* **Information given**
_ _ _ _ _ _ _

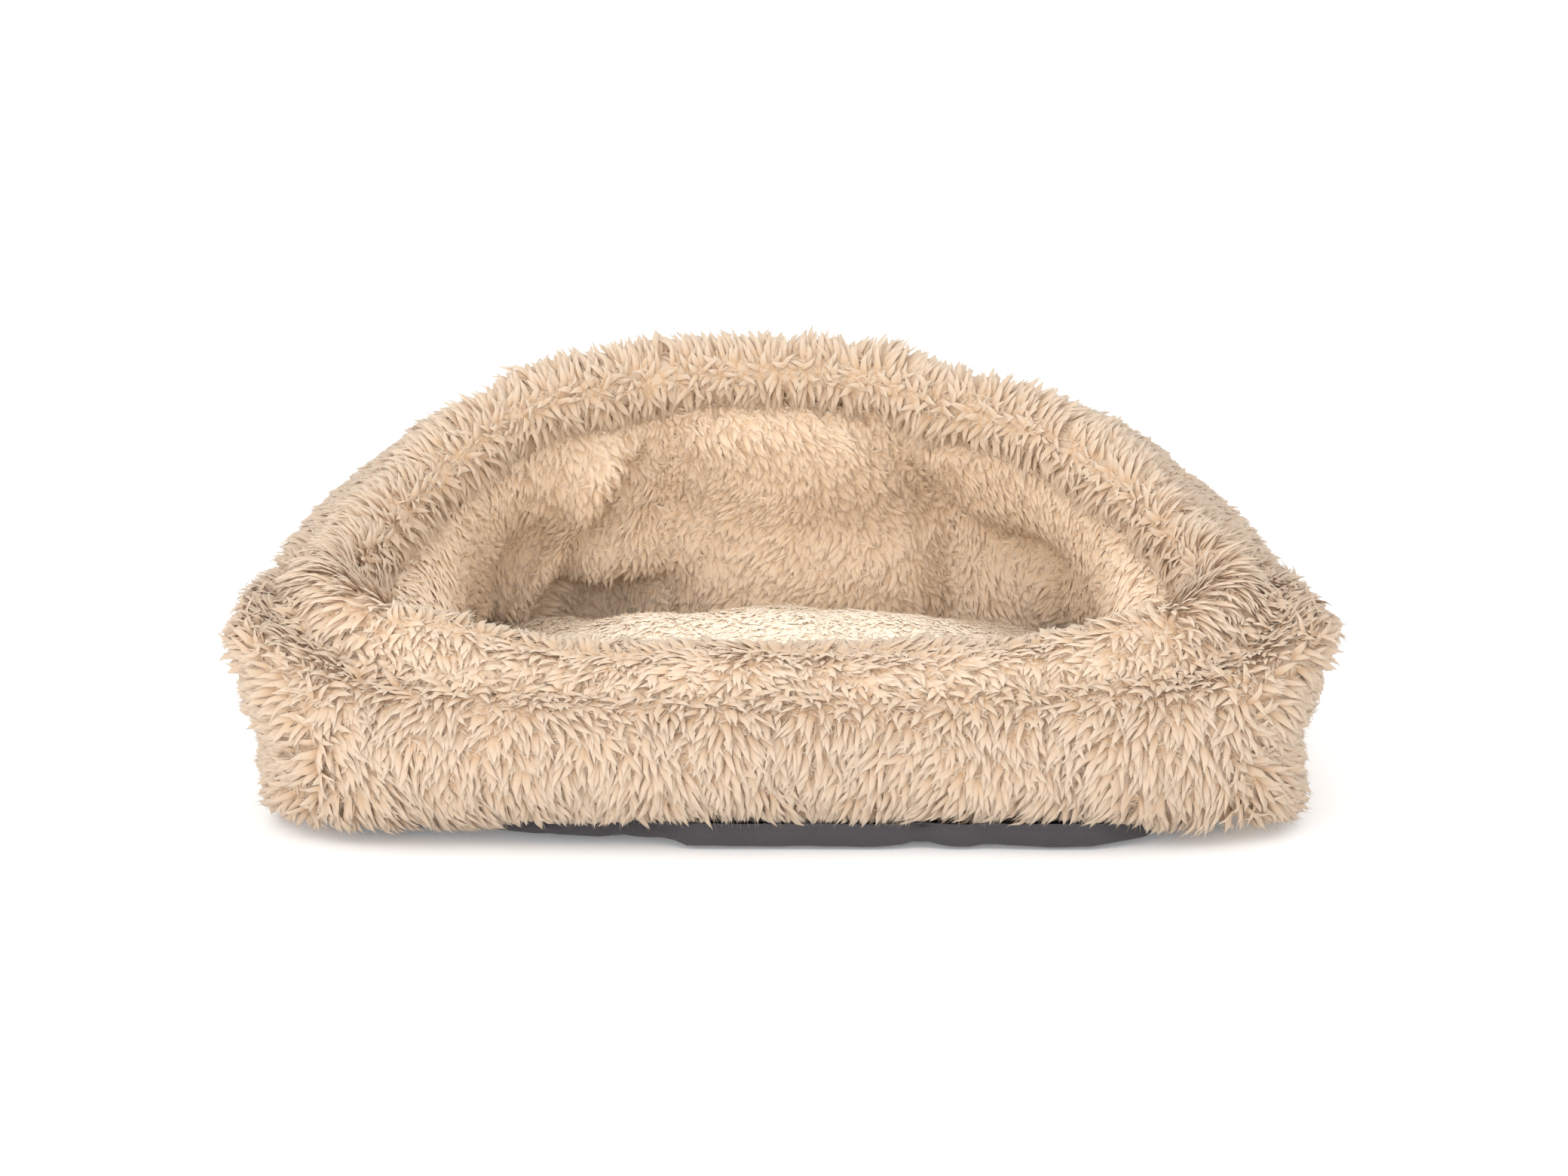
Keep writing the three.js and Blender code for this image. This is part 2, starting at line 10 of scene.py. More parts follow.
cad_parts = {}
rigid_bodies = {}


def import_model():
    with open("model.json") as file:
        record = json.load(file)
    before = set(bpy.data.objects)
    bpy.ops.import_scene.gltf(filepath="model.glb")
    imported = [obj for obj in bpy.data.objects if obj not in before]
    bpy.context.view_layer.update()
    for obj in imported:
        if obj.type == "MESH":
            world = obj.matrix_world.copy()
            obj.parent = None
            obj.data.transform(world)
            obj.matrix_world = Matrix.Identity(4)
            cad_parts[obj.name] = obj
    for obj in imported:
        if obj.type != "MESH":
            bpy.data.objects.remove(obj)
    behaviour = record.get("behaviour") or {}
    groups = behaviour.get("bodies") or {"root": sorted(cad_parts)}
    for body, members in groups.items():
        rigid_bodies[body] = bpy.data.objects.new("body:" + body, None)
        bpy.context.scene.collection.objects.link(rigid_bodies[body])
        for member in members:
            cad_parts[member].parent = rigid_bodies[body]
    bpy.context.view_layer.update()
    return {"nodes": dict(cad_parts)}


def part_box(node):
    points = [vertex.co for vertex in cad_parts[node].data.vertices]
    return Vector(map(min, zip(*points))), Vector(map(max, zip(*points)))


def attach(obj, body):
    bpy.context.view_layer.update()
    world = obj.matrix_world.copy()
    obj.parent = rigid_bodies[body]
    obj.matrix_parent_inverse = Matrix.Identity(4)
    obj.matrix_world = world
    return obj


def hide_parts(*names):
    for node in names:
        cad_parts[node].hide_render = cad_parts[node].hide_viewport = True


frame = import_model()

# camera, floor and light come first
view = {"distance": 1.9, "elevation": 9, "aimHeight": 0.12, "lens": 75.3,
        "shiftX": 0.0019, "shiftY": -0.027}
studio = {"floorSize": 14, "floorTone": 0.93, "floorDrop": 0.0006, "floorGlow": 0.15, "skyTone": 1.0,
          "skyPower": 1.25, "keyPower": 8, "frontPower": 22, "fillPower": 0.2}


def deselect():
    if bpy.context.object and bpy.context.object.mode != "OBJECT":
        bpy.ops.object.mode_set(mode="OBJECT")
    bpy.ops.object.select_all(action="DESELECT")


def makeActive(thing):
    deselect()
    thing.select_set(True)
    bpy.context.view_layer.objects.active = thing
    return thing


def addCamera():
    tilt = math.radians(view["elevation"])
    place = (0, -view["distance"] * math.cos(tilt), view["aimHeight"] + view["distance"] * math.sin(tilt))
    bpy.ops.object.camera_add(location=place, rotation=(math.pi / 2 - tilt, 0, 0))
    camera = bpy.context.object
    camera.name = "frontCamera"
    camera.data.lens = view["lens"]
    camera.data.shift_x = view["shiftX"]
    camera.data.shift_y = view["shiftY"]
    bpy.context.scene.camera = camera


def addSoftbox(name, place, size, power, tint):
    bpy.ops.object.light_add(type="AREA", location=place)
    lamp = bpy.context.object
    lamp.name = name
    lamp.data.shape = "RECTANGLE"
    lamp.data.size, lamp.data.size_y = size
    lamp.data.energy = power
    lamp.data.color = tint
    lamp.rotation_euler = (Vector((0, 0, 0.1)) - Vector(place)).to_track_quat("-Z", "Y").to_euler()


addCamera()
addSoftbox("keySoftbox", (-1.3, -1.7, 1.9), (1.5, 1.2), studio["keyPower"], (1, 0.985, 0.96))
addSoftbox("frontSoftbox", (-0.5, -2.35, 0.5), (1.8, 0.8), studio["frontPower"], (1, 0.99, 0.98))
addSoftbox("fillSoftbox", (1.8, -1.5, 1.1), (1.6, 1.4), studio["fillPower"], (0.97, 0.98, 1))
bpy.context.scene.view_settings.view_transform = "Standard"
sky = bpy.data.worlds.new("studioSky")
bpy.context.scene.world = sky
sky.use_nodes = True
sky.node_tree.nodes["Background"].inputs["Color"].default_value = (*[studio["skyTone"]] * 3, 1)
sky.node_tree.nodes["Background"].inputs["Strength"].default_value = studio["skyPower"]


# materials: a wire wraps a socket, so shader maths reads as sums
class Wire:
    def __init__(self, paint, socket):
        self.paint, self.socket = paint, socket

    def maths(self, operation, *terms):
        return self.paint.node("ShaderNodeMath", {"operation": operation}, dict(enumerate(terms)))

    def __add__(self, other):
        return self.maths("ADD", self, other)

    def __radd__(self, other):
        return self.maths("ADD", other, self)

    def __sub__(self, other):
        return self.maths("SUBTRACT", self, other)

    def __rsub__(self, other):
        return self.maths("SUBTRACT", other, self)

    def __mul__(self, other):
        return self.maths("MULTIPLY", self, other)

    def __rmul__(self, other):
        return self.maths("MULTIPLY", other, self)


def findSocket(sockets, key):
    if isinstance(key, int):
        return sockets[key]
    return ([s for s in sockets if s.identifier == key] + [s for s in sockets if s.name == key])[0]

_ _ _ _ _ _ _

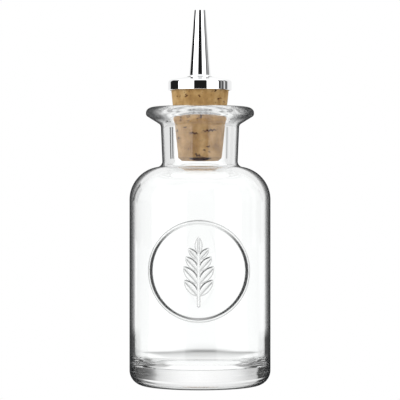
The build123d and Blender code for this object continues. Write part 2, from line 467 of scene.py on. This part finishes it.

_ _ _ _ _ _ _

Copy every line of the entries above in which "groups" occurs.

* **Correct result**
    groups = behaviour.get("bodies") or {"root": sorted(cad_parts)}
    for body, members in groups.items():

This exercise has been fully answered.